Data extract:
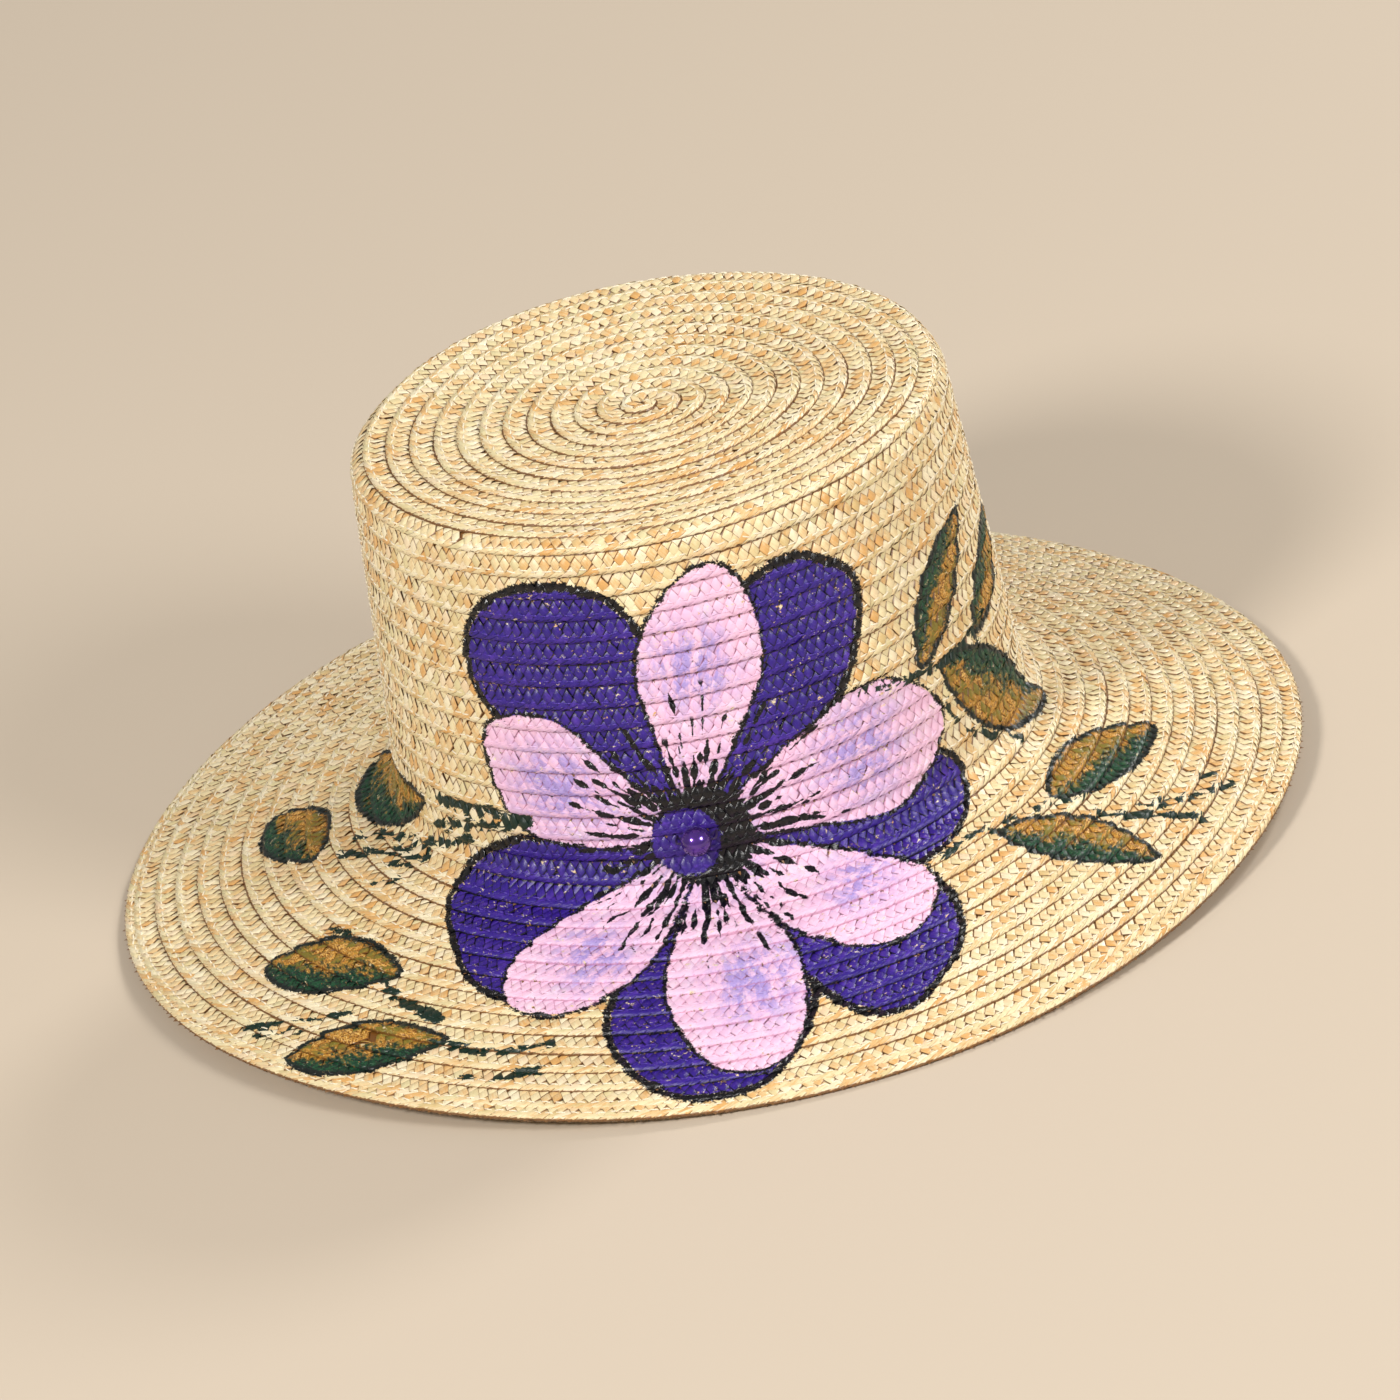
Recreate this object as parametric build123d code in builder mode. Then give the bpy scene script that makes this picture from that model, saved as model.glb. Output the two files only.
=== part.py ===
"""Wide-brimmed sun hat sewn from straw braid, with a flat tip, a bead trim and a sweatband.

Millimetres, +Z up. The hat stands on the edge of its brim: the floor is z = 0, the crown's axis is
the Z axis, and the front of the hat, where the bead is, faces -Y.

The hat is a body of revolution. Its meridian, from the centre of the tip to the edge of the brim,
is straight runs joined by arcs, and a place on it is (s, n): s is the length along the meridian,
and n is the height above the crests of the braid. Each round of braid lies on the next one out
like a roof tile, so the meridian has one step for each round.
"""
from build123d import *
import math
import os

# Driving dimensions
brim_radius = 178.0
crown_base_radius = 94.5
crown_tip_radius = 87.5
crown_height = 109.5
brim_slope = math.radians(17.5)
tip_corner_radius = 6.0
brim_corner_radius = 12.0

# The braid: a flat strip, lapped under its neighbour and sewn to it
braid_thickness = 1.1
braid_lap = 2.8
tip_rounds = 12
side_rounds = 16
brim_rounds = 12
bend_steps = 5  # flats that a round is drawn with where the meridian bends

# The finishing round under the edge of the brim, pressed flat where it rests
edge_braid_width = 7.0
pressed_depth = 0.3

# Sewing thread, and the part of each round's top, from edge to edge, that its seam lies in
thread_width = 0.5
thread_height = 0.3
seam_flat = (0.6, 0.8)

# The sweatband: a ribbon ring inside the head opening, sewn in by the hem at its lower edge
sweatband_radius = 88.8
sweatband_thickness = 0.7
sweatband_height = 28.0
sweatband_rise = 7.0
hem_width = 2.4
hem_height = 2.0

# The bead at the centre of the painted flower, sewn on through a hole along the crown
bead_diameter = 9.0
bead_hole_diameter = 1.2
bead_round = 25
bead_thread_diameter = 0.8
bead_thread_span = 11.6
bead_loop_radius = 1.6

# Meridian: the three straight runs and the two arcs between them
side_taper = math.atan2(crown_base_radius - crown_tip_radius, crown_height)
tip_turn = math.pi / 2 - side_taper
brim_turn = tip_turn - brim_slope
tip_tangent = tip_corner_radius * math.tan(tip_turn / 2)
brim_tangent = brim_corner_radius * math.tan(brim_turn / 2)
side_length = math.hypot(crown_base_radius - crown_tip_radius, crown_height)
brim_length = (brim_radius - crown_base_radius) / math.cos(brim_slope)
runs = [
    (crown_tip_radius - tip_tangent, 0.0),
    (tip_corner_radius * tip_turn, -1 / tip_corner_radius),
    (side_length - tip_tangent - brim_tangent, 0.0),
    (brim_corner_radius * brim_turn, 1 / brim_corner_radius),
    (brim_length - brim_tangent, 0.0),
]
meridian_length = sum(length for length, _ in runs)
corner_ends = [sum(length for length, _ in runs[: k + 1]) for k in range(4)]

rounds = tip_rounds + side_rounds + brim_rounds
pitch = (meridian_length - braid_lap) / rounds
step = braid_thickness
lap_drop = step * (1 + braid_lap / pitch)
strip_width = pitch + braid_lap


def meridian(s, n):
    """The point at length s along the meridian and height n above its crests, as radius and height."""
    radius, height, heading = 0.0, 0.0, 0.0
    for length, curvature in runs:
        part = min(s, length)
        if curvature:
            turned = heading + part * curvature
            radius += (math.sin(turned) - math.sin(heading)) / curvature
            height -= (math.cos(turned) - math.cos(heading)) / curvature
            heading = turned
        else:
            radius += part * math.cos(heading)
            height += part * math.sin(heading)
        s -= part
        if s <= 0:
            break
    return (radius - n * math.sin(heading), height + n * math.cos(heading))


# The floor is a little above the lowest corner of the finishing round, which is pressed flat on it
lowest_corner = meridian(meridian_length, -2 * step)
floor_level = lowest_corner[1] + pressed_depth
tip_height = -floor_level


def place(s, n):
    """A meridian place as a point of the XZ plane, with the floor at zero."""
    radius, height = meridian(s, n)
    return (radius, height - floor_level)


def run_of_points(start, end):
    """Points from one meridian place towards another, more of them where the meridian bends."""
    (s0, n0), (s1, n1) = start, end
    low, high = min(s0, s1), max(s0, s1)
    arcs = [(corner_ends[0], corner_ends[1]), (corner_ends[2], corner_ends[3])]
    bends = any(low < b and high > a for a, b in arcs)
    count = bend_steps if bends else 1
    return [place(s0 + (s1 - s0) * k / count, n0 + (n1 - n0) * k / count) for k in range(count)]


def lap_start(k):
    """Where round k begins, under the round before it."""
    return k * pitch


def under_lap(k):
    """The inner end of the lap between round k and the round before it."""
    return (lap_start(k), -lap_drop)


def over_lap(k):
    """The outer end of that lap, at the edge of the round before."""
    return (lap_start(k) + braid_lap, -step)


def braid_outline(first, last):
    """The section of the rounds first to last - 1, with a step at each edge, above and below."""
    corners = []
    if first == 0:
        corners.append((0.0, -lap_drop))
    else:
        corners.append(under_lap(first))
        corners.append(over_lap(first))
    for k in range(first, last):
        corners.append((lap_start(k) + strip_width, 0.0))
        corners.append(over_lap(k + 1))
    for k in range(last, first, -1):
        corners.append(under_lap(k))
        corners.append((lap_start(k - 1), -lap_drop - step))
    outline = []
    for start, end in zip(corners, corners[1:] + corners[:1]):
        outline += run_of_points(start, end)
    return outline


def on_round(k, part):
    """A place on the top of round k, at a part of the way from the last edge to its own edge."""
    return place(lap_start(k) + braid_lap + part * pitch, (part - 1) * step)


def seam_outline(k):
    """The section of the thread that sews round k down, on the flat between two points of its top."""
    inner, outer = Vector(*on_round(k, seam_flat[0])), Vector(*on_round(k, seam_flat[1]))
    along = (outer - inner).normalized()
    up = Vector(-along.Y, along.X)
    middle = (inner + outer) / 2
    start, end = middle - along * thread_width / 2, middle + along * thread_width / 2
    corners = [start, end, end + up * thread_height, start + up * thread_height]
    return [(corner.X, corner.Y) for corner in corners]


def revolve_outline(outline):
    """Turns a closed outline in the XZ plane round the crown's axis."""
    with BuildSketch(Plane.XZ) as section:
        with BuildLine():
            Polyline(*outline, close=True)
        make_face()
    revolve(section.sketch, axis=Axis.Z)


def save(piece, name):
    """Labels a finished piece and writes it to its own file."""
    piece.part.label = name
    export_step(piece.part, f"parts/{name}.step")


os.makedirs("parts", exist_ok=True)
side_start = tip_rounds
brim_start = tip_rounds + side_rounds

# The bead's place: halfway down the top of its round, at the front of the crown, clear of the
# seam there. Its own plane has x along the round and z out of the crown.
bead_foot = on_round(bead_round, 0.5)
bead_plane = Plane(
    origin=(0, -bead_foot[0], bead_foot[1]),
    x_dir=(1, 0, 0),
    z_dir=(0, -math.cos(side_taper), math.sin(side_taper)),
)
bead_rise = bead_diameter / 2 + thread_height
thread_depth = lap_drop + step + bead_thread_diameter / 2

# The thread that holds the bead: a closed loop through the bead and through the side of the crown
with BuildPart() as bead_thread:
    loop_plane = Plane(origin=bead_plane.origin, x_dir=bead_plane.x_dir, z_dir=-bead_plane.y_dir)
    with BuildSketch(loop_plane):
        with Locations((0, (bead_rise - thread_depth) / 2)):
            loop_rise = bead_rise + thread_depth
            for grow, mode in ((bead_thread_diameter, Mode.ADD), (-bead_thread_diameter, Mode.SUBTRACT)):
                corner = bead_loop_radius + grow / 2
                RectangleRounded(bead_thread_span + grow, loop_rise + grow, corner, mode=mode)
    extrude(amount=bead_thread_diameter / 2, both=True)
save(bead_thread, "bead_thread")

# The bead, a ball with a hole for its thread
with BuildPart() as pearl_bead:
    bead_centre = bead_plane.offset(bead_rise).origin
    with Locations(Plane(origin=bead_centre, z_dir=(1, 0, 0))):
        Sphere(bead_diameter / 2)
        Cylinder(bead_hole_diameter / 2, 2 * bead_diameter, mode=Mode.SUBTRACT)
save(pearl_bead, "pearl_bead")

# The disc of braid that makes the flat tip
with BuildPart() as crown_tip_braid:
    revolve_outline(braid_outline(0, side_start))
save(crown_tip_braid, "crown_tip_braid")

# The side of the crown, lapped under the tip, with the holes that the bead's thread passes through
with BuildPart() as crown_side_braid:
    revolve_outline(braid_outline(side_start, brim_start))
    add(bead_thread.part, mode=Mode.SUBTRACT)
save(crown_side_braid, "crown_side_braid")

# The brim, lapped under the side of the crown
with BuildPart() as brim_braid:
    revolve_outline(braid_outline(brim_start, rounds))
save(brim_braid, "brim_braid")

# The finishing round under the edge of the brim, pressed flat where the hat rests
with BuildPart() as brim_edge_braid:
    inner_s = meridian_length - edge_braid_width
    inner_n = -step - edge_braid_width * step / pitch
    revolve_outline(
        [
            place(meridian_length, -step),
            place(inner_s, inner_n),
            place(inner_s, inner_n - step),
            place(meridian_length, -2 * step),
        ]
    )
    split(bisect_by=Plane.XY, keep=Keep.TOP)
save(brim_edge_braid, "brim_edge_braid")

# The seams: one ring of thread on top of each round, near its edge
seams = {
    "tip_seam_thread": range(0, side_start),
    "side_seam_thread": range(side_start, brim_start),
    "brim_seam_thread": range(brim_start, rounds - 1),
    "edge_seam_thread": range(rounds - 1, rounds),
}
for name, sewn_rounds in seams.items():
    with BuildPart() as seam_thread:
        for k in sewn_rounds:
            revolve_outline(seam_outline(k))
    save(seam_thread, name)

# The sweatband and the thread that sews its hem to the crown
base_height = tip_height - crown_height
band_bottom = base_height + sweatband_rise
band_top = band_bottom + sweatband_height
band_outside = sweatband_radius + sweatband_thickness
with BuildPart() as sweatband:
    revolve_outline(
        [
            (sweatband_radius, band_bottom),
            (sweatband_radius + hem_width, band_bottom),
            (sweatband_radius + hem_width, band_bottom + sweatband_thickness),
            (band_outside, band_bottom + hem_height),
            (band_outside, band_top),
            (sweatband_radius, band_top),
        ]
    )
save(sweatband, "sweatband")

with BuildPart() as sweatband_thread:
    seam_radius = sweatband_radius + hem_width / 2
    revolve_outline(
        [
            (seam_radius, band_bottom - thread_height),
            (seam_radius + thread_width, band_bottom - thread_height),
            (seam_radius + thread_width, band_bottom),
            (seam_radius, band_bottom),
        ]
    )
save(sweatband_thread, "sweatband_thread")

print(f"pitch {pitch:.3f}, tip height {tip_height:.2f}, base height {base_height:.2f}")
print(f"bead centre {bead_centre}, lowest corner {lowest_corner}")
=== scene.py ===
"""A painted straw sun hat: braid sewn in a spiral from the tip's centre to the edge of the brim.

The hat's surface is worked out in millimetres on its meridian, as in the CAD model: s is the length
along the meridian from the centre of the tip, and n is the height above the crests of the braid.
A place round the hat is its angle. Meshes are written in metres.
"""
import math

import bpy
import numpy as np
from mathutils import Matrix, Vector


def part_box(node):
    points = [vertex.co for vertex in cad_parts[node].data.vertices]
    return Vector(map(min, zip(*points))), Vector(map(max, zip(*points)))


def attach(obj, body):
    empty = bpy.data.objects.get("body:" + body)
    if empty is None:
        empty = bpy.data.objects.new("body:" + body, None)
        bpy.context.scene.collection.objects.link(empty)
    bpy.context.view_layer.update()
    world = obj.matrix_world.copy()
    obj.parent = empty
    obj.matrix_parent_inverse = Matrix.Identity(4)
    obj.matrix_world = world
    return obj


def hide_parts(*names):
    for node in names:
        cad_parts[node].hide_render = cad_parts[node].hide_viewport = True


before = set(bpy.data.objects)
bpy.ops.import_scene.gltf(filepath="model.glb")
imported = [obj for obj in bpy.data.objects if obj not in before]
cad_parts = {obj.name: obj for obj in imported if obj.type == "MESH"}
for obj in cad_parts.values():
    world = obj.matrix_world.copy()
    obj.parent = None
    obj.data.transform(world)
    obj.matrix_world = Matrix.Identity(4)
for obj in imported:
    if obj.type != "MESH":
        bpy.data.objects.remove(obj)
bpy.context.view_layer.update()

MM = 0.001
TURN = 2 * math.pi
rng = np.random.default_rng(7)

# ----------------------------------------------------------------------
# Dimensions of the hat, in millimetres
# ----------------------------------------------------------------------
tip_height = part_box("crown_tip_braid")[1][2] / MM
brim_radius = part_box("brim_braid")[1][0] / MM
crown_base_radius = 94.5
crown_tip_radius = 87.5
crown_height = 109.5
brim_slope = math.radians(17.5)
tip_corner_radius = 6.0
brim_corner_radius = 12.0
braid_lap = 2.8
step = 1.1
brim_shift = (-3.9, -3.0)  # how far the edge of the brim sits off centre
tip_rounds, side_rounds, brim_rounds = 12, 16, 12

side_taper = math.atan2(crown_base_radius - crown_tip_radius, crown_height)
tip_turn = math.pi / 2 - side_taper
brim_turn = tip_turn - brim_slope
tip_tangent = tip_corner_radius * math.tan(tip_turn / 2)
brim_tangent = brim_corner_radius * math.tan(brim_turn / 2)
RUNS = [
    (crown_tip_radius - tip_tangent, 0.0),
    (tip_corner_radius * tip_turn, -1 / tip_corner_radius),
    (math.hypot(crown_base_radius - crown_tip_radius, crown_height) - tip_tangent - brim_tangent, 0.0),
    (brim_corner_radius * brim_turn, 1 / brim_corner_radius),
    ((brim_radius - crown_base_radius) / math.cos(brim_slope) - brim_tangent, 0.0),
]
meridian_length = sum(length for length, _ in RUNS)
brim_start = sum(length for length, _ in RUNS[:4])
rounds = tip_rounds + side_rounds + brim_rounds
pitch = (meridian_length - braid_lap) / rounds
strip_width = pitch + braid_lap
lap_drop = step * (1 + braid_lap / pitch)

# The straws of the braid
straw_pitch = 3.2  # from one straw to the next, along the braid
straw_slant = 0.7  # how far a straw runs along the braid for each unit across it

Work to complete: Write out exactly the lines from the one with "for node in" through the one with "imported = [obj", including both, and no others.

Response to this task:
    for node in names:
        cad_parts[node].hide_render = cad_parts[node].hide_viewport = True


before = set(bpy.data.objects)
bpy.ops.import_scene.gltf(filepath="model.glb")
imported = [obj for obj in bpy.data.objects if obj not in before]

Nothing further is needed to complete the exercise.